La troisième édition annuelle de la Millennial Survey de Deloitte Touche Tohmatsu Limited (DTTL)** publié en janvier dernier, répond en partie à cette question. Pour Jean-Marc Mickeler, associé et directeur des Ressources humaines de Deloitte France, « il est clair que les entreprises devraient être à l’écoute des attentes de la Génération Y en matière d’innovation. Encourager une culture de l’innovation permettra non seulement de retenir les talents à haute performance, mais également de stimuler la croissance. » Ils sont en effet 78 % à considérer l'innovation comme un critère de choix important de leur entreprise. Plus d'un sondé sur quatre estime que son employeur actuel ne l'incite pas activement à faire preuve de créativité. Principaux obstacles à l’innovation : l’attitude de la direction (63 %) et les structures et procédures opérationnelles (61 %).
Par ailleurs, la performance financière n'est plus nécessairement considérée comme le critère de réussite d’une entreprise. A la place, la capacité de l’entreprise à améliorer la société apparaît comme une valeur en hausse. Mais sur ce point les jeunes français se montrent plus sévères que les jeunes étrangers : ils ne sont que 36 % (contre 54 %) à estimer que leur entreprise fait preuve d'un comportement éthique et durable, et 44 % (contre 56 %) à penser que les managers sont véritablement impliqués dans la recherche d’une société meilleure.
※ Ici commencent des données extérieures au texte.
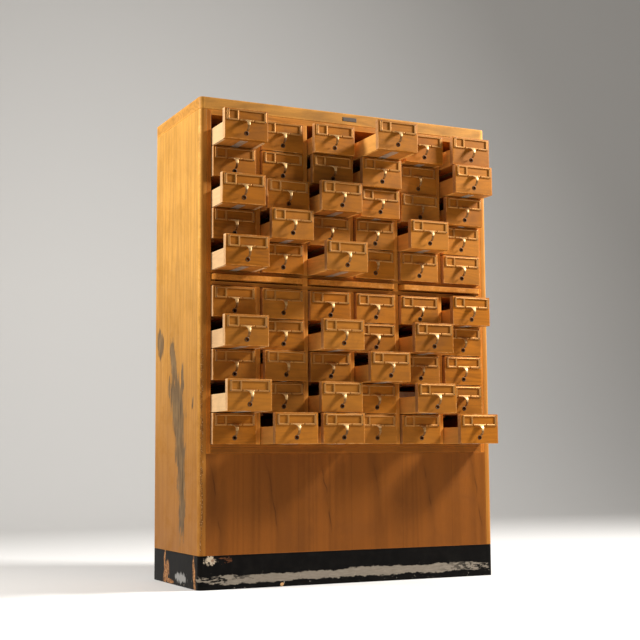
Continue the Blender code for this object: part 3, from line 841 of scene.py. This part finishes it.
def worn_paint(name, colour):
    """Black paint, scrubbed to grey in a ragged band near the floor and chipped to the wood.

    The band's level is the distance from a swaying middle line in halves of its width,
    torn up by a noise and raised at the corners and on the sides, so that it ends there.
    """
    tree, shader = blank(name)
    coords = object_space(tree)
    x, y, z = axes(coords)
    front = between(y * -1.0, 170 * MM, 190 * MM)
    outside = between(x * -1.0, case_half - 3 * MM, case_half - 1 * MM)
    fine_noise = noise(coords, 120.0, 4.0, 0.7)
    torn = noise(stretched(coords, 1.0, 1.0, 2.6), 22.0, 9.0, 0.74, 0.5)
    middle = multiply_add(noise(coords, 3.5), 22 * MM, 20 * MM)
    level = multiply_add(torn - 0.5, 2.6, abs(z - middle) / (13 * MM))
    level = level + between(abs(x), case_half - 70 * MM, case_half - 10 * MM) * 0.30
    level = multiply_add(1.0 - front, 0.9, level)
    ends = between(abs(x), case_half - 260 * MM, case_half - 60 * MM)
    cuts = between(noise(stretched(coords, 0.35, 1.0, 1.0), 85.0, 3.0, 0.6), 0.50, 0.56)
    band = (1.0 - between(level, 0.90, 1.0)) * (1.0 - cuts * ends)
    scrub = noise(stretched(coords, 0.15, 0.15, 1.0), 260.0, 3.0, 0.6)
    grey = blend(scrub, (0.15, 0.120, 0.088), (0.32, 0.272, 0.212))
    paint = blend(between(noise(coords, 30.0, 4.0, 0.6), 0.35, 0.75), colour, (0.006, 0.005, 0.004))
    bare = blend(between(fine_noise, 0.40, 0.62), (0.14, 0.050, 0.014), (0.56, 0.27, 0.10))
    worn = placed("Edge Wear", Vector=coords, Edge=attribute(tree, "edge"), Amount=0.02)
    spots = placed("Grime", Vector=coords, Scale=0.55)["Spots"]
    strips = scuffs(coords, ((100, 70), (7, 42), -0.1, 0.8), ((90, 32), (26, 38), -0.5, 2.1),
                    ((56, 9), (40, 8), 1.2, 1.0), ((-170, 40), (13, 56), 0.1, 1.5))
    flecks = scuffs(coords, ((-48, 26), (52, 15), 0.2, 2.4))
    facing = joined(0.0, x, z)
    chip = scuffs(facing, ((-480, 86), (24, 15), 0.1, 1.5))
    chip = chip * between(noise(coords, 95.0, 2.0, 0.5, 1.5), 0.40, 0.46)
    scratch = scuffs(facing, ((-440, 87), (26, 9), 0.1, 3.0))
    scratch = scratch * between(noise(stretched(coords, 0.2, 1.0, 1.0), 180.0), 0.50, 0.56)
    dent = scuffs(facing, ((-243, 7), (9, 6), 0.3, 0.6))
    shade = paint
    for mask, under in ((band, grey), (worn["Worn"], bare),
                        (spots * between(z, 60 * MM, 8 * MM) * 0.9, (0.45, 0.38, 0.30)),
                        (strips * outside, bare), (flecks * outside, (0.30, 0.29, 0.27)),
                        (chip * front, (0.52, 0.42, 0.30)), (scratch * front * 0.7, (0.16, 0.055, 0.02)),
                        (dent * front, (0.60, 0.34, 0.15))):
        shade = blend(mask, shade, under)
    surface(shader, shade, band * 0.28 + 0.42, fine_noise - band, 0.35, 0.5 * MM, Specular_IOR_Level=0.06)


def aged_metal(name, colour, rough, tarnish, metallic, rubbed=None, rub=0.4):
    """Aged sheet metal, browned in patches and spots and rubbed bright on its edges."""
    tree, shader = blank(name)
    coords = object_space(tree)
    grime = placed("Grime", Vector=coords, Scale=3.0)
    worn = placed("Edge Wear", Vector=coords, Edge=attribute(tree, "edge"), Amount=0.0)
    shade = blend(grime["Patches"] * 0.7, colour, tarnish)
    shade = blend(grime["Spots"] * 0.5, shade, tinted(tarnish, 0.5))
    shade = blend(worn["Worn"] * rub, shade, rubbed or tinted(colour, 1.3))
    dull = multiply_add(grime["Patches"], 0.22, rough, clamp=True)
    surface(shader, shade, dull, noise(coords, 700.0), 0.08, 0.1 * MM, Metallic=metallic,
            Specular_IOR_Level=0.38)


def paper(name, colour):
    """Plain matt paper for the floor and the backdrop."""
    shader = blank(name)[1]
    feed(shader.inputs["Base Color"], colour)
    feed(shader.inputs["Roughness"], 0.7)


# ---- Operators


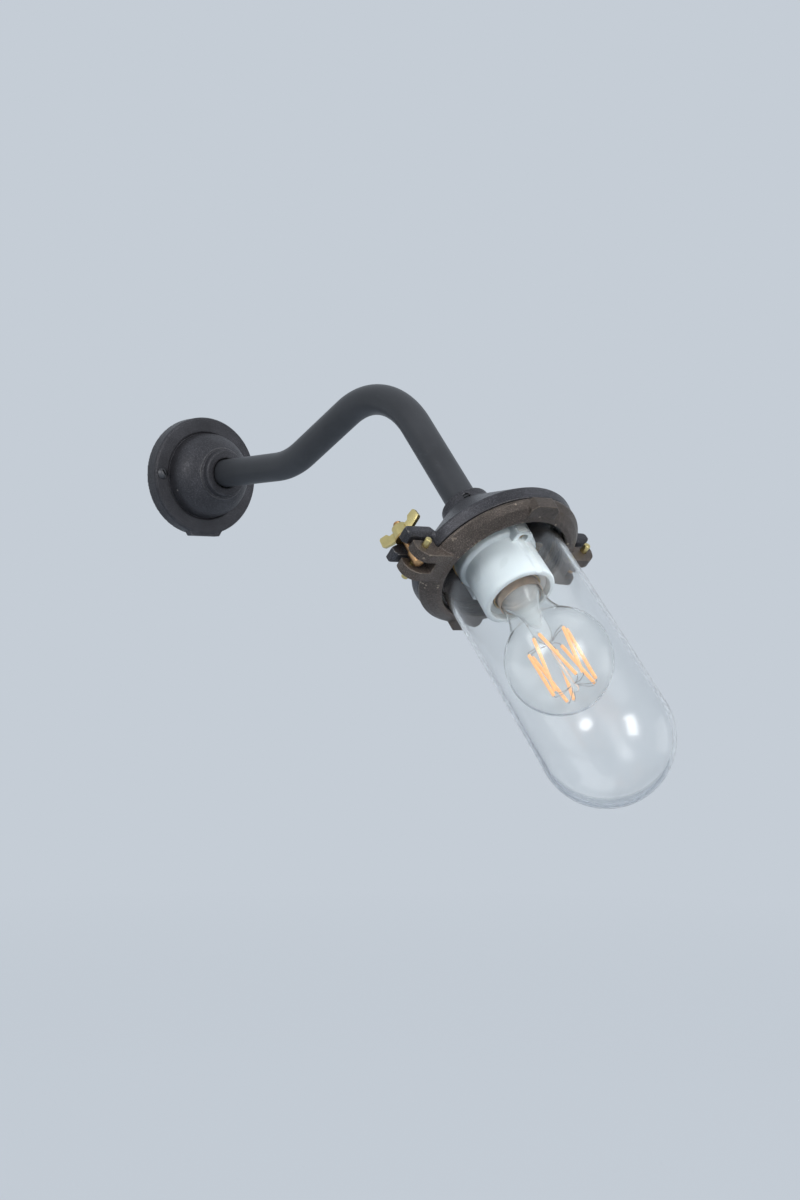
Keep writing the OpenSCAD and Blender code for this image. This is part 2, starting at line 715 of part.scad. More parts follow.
// A bolt that swings on its pin: the cross hole is at the origin and the bolt points to -z.
module swing_bolt() {
    tip = bolt_tip - pin_h;
    r = bolt_d / 2;
    difference() {
        rotate_extrude() polygon(concat(
            [[0, tip], [r - 0.7, tip], [r, tip + 0.7], [r, -5.4], [boss_r, -4.6]],
            arc(boss_r - 1.6, 2.6, 1.6, 0, 75, 6),
            [[0, 4.4]]));
        translate([0, 10, 0]) rotate([90, 0, 0]) cylinder(r = pin_r + fit_gap, h = 20);
    }
}

module flat_washer() {
    difference() {
        cylinder(r = washer_r, h = washer_t);
        translate([0, 0, -1]) cylinder(r = bolt_d / 2 + fit_gap, h = 4);
    }
}

// A wing nut standing on z = 0: a tapered hub with two square-ended paddles.
module wing_nut() {
    reach = wing_span / 2;
    difference() {
        union() {
            cylinder(r1 = 5.2, r2 = 4.4, h = nut_h);
            for (a = [0, 180]) rotate([0, 0, a]) translate([0, paddle_t / 2, 0]) rotate([90, 0, 0])
                linear_extrude(paddle_t) polygon([
                    [3.4, 0.8], [8.6, 1.8], [reach - 0.8, 3.4], [reach, 4.2], [reach - 0.4, 9],
                    [reach - 1.4, 9.8], [8.4, 9], [7, 6.8], [3.4, 6.4]]);
        }
        translate([0, 0, -1]) cylinder(r = bolt_d / 2 + fit_gap, h = 30);
    }
}

module on_bolt(s, z) {
    on_head() translate([s * bolt_x, 0, z]) children();
}

module left_swing_bolt() {
    color("goldenrod") on_bolt(-1, pin_h) swing_bolt();
}

module right_swing_bolt() {
    color("goldenrod") on_bolt(1, pin_h) swing_bolt();
}

module left_washer() {
    color("gold") on_bolt(-1, washer_top) flat_washer();
}

module right_washer() {
    color("gold") on_bolt(1, washer_top) flat_washer();
}

module left_wing_nut() {
    color("khaki") on_bolt(-1, washer_top) rotate([180, 0, 90 - wing_turn]) wing_nut();
}

module right_wing_nut() {
    color("khaki") on_bolt(1, washer_top) rotate([180, 0, 90 + wing_turn]) wing_nut();
}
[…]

En revanche, seuls 52 % d’entre eux envisagent de travailler de façon autonome et de quitter l’environnement de travail proposé par les entreprises aujourd’hui - contre 70 % en moyenne dans le monde. Faut-il y voir un déficit d’audace ou une volonté de participer au changement ? Il est encore un peu tôt pour le dire…
* Le Monde 11/04/2013
** Étude menée par Deloitte, en collaboration avec Millward Brown. Plus de 7 800 entretiens ont été réalisés en ligne entre le 10 octobre et le 11 novembre 2013. Près de 300 entrevues ont été menées dans chacun des 28 pays.